Yeah. ISTM that the netbsd guys didn't get this quite right. The
gcc docs are perfectly clear about what they think the semantics should
be:
The parameter archetype determines how the format string is
interpreted, and should be printf, scanf, strftime, gnu_printf,
gnu_scanf, gnu_strftime or strfmon. ... archetype values such as
printf refer to the formats accepted by the system’s C runtime
library, while values prefixed with ‘gnu_’ always refer to the formats
accepted by the GNU C Library.
Therefore, what netbsd should have done was leave the semantics of
"gnu_printf" alone (because glibc undoubtedly does take %m), and just emit
a warning with the "printf" archetype --- which is supposed to describe
the behavior of the platform's stdio, which in their case is known not
to take %m. If they'd done it that way then they'd have a patch that gcc
upstream certainly ought to accept, because it follows gcc's own stated
semantics for the check. This would also partially resolve the complaint
Roy Marples had in the thread I alluded to, ie he could use "gnu_printf"
to describe a function that accepts %m. (There might still need to be
some work to be done to avoid bogus -Wmissing-format-attribute complaints,
not sure.) I'm not sure whether a separate archetype for syslog is really
needed. Formally you could say that distinguishing syslog from GNU printf
is wise, but I'm not sure I see a practical need for it.
regards, tom lane
... and, while we're thinking about this, how can we prevent the reverse
problem of using strerror(errno) where you should have used %m? That
is evidently not academic either, cf 81256cd.
I am wondering whether the elog/ereport macros can locally define some
version of "errno" that would cause a compile failure if it's referenced
within the macro args. But I'm too tired to work it out in detail.
regards, tom lane
On Mon, May 21, 2018 at 4:36 PM, Tom Lane <tgl@sss.pgh.pa.us> wrote:
... and, while we're thinking about this, how can we prevent the reverse
problem of using strerror(errno) where you should have used %m? That
is evidently not academic either, cf 81256cd.I am wondering whether the elog/ereport macros can locally define some
version of "errno" that would cause a compile failure if it's referenced
within the macro args. But I'm too tired to work it out in detail.

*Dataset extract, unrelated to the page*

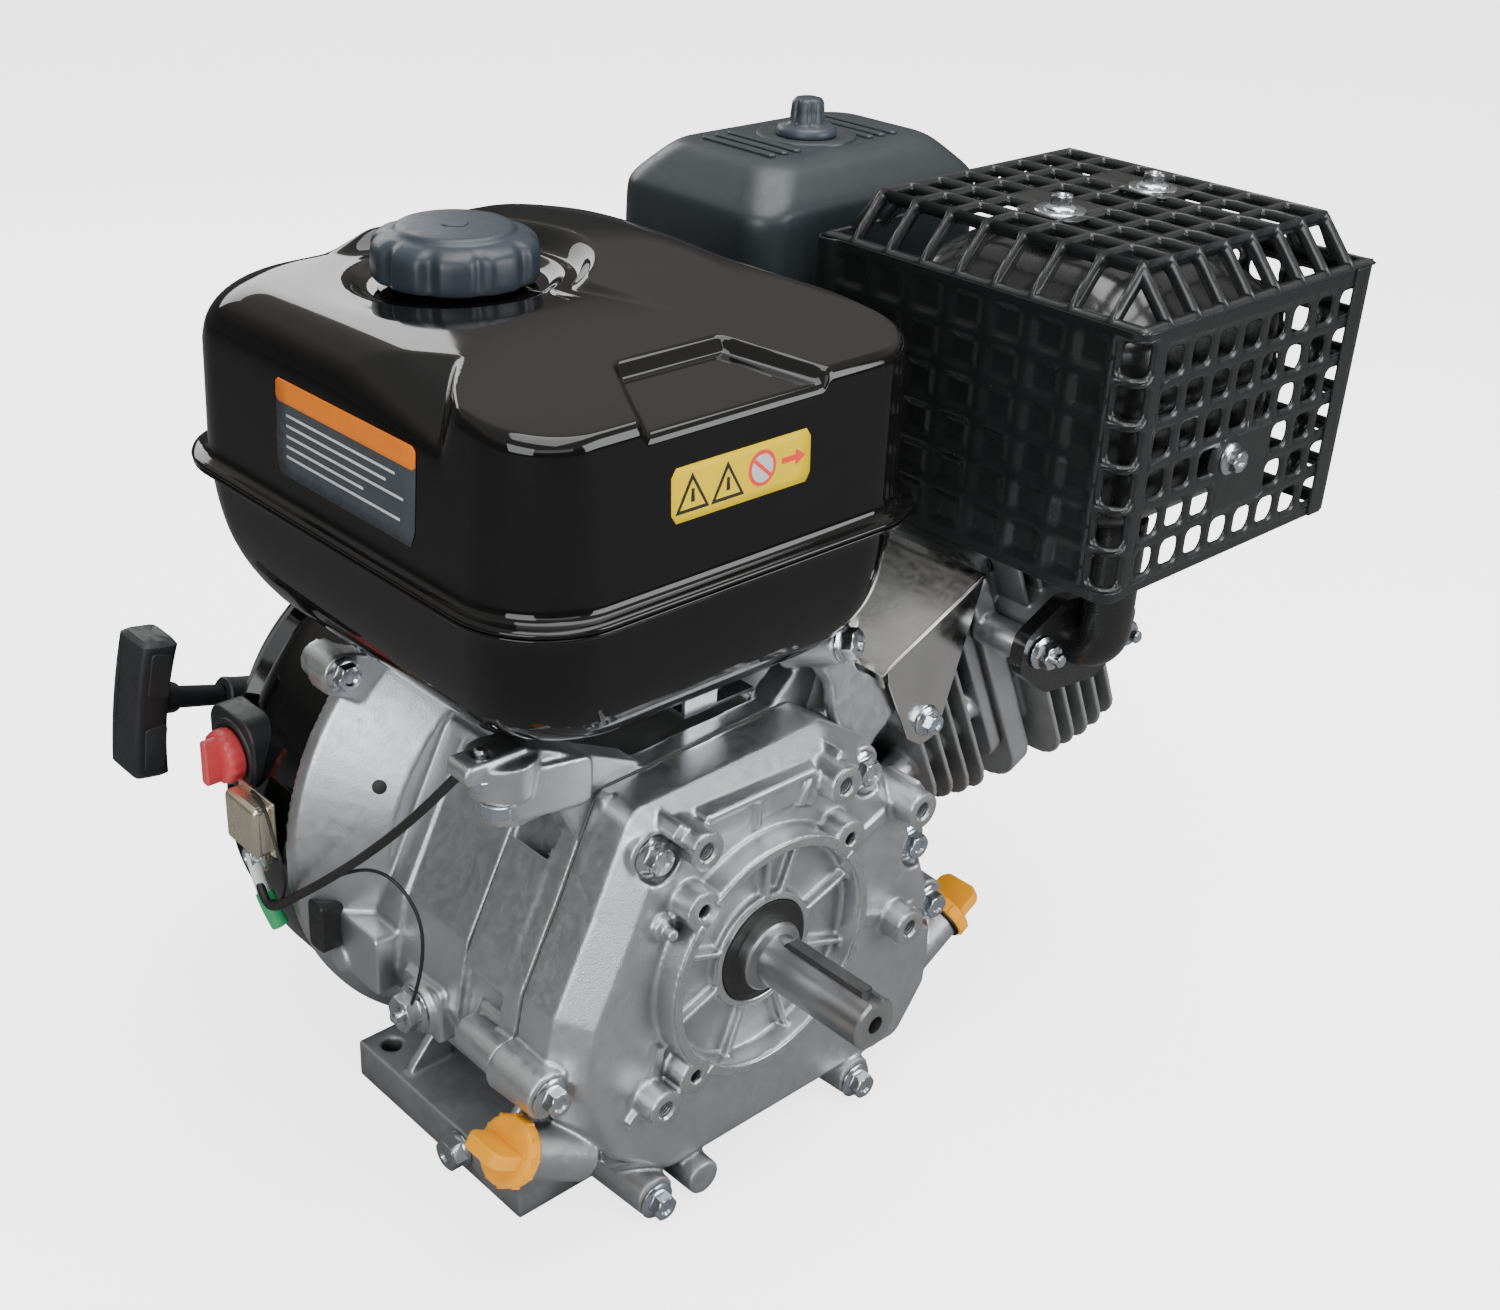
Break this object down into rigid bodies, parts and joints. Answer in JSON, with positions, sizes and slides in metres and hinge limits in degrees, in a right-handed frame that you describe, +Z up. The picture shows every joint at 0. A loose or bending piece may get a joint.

Here's an experimental way to do that, if you don't mind depending on
gory details of libc implementations (ie knowledge of what it expands
too). Not sure how to avoid that since it's a macro on all modern
systems, and we don't have a way to temporarily redefine a macro. If
you enable it for just ereport(), it compiles cleanly after 81256cd
(but fails on earlier commits). If you enable it for elog() too then
it finds problems with exec.c.
Another idea: if there are any systems in the build farm where it
isn't a macro as permitted by the standard (#ifndef errno), you could
perhaps define it as something uncompilable and then undefined it at
the end of the scope, so we'd at least have a post-commit canary.
--
Thomas Munro
http://www.enterprisedb.com
Attachments:
prevent-errno.patchapplication/octet-stream; name=prevent-errno.patchDownload+15-0
Thomas Munro <thomas.munro@enterprisedb.com> writes:
On Mon, May 21, 2018 at 4:36 PM, Tom Lane <tgl@sss.pgh.pa.us> wrote:
I am wondering whether the elog/ereport macros can locally define some
version of "errno" that would cause a compile failure if it's referenced
within the macro args. But I'm too tired to work it out in detail.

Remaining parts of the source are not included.